Faut-il donc prêter foi aux rumeurs qui circulent voulant qu'après la division Emballages d'Alcan, le groupe des produits usinés soit le prochain sur la liste des actifs dont Rio Tinto cherche à se départir? Pas si vite, ont répondu les deux dirigeants.

«Dans l'ensemble, la division des produits usinés est devenue un groupe très performant au sein d'Alcan - là où ils sont près des clients, ça fonctionne, a expliqué Dick Evans. Rio Tinto Alcan revoit actuellement l'ensemble de son portefeuille, et nous déciderons s'il s'agit d'une division qu'on garde et qu'on fait croître, ou dont on se départit.»

Le groupe produits usinés compte 15 000 employés dans le monde, dont seulement 270 au Québec.

Tom Albanese a affirmé que c'est leur compétitivité qui décidera de l'avenir des usines de transformation déjà présentes, et non les effets de l'acquisition par Rio Tinto. De toute façon, fait-il valoir, d'autres options, et de meilleures, s'offrent au Saguenay.

«Nous avons eu beaucoup plus de succès à créer des emplois au niveau des fournisseurs pour notre fonderie - alimenter la fonderie en pièces d'autobus, en superstructures, etc. Le résultat, c'est un groupe de fournisseurs hautement qualifiés qui peut maintenant fournir le marché mondial», a dit M. Albanese, qui mentionne également que l'expertise développée autour de la technologie AP 50 permettra aux ingénieurs et aux fournisseurs de décrocher des contrats dans les autres endroits de la planète où pourrait être implantée la technologie.

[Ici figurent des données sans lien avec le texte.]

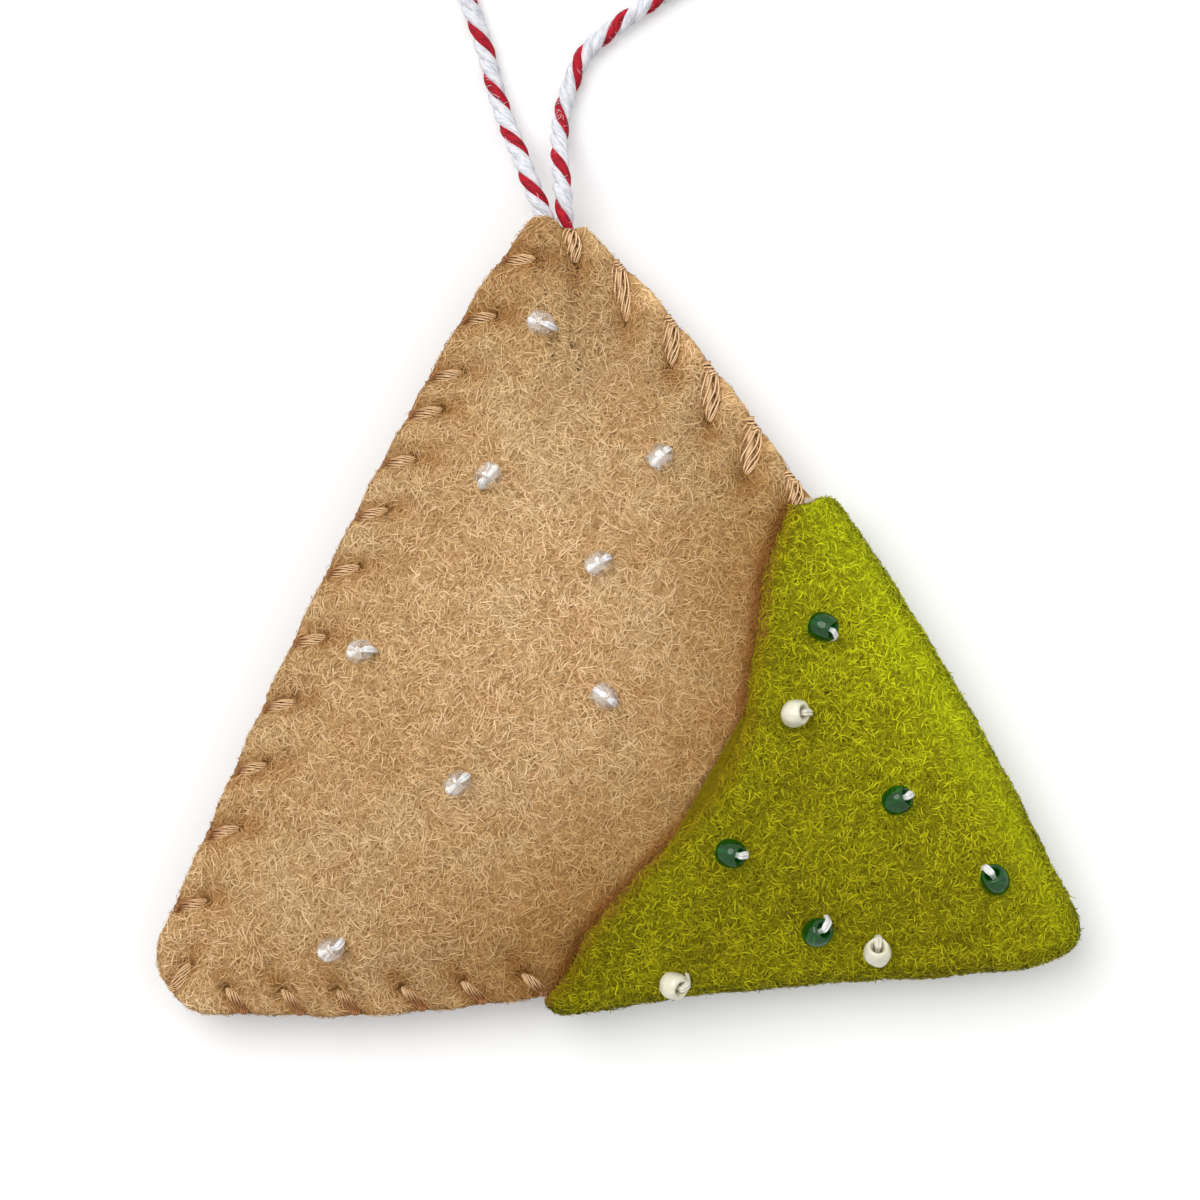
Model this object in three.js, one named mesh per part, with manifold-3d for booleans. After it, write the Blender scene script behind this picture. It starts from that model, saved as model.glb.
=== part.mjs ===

Rio Tinto Alcan a par ailleurs affirmé hier que la crise du crédit avait retardé la vente de la division Emballages d'Alcan, mais que des progrès avaient été réalisés récemment et qu'on espérait maintenant la conclure à «court ou moyen terme».

Interrogé à savoir si la conjoncture difficile sur les marchés avait rendu difficile la collecte des 40 milliards US nécessaires à l'achat d'Alcan. Tom Albanese a esquissé un sourire.

«Le financement avait été arrangé au moment où nous avons fait l'annonce», a-t-il répondu.

M. Albanese n'a par ailleurs pas été en mesure d'indiquer à quel moment Rio Tinto Alcan comptait s'inscrire à la Bourse de Toronto.